___ RECORD LIST
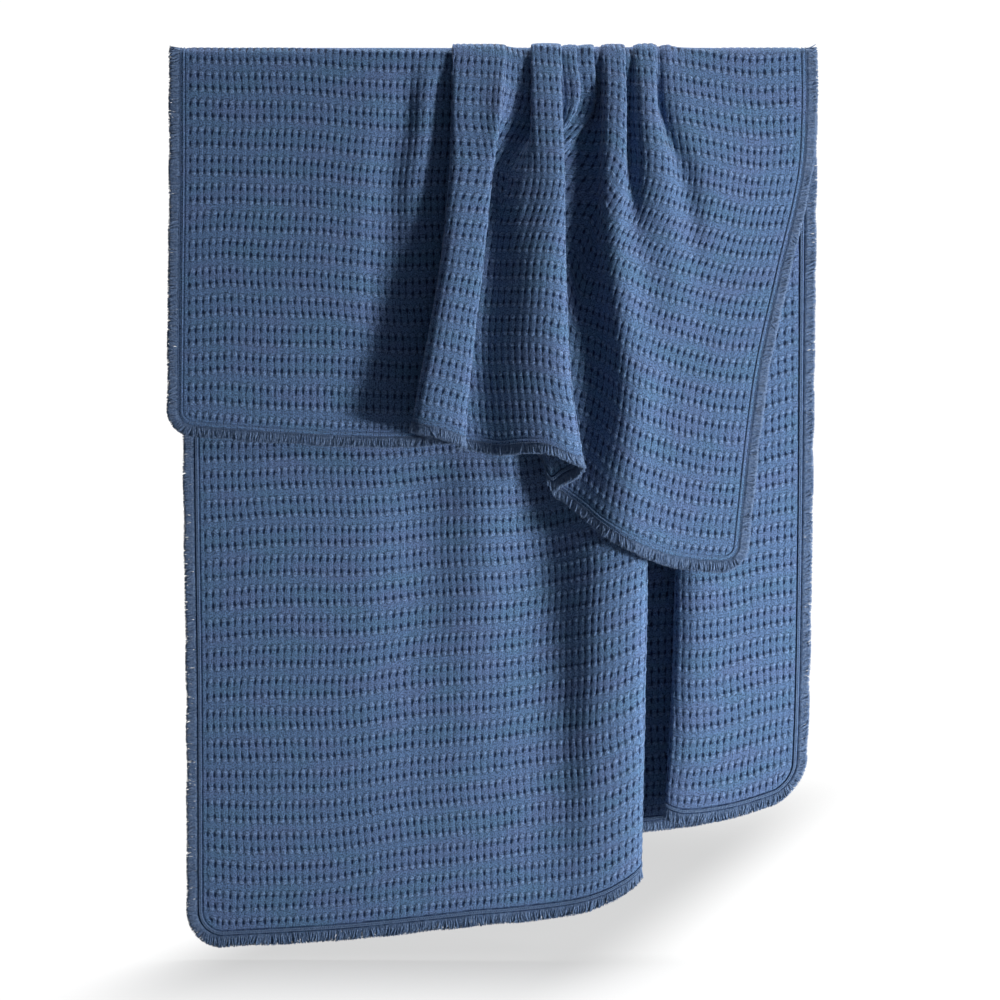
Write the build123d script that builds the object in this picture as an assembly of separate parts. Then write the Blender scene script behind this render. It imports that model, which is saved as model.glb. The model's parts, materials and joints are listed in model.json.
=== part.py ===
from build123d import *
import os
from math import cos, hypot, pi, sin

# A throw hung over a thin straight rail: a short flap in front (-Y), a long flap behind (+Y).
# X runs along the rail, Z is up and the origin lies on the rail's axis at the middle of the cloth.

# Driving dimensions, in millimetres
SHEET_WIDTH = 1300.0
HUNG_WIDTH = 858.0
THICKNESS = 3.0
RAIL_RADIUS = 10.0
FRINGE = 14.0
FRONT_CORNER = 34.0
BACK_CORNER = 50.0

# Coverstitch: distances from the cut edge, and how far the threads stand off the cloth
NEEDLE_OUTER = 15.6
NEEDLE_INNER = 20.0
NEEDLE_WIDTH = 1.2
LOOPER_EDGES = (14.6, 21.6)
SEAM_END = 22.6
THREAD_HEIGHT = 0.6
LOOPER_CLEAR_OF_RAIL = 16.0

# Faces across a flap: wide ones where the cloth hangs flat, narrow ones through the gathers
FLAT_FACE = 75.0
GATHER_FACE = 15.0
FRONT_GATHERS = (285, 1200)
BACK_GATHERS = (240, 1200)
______
___ RECORD LIST
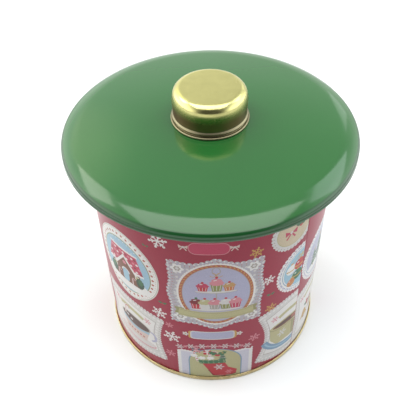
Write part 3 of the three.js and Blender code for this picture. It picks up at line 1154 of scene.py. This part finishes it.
______
▶ [AIM OF THE TASK] Repeat exactly the lines from the one containing "Write the build123d" to the one containing "from math import cos, hypot, pi, sin", both lines included, and nothing else.

▶ [FULL ANSWER]
Write the build123d script that builds the object in this picture as an assembly of separate parts. Then write the Blender scene script behind this render. It imports that model, which is saved as model.glb. The model's parts, materials and joints are listed in model.json.
=== part.py ===
from build123d import *
import os
from math import cos, hypot, pi, sin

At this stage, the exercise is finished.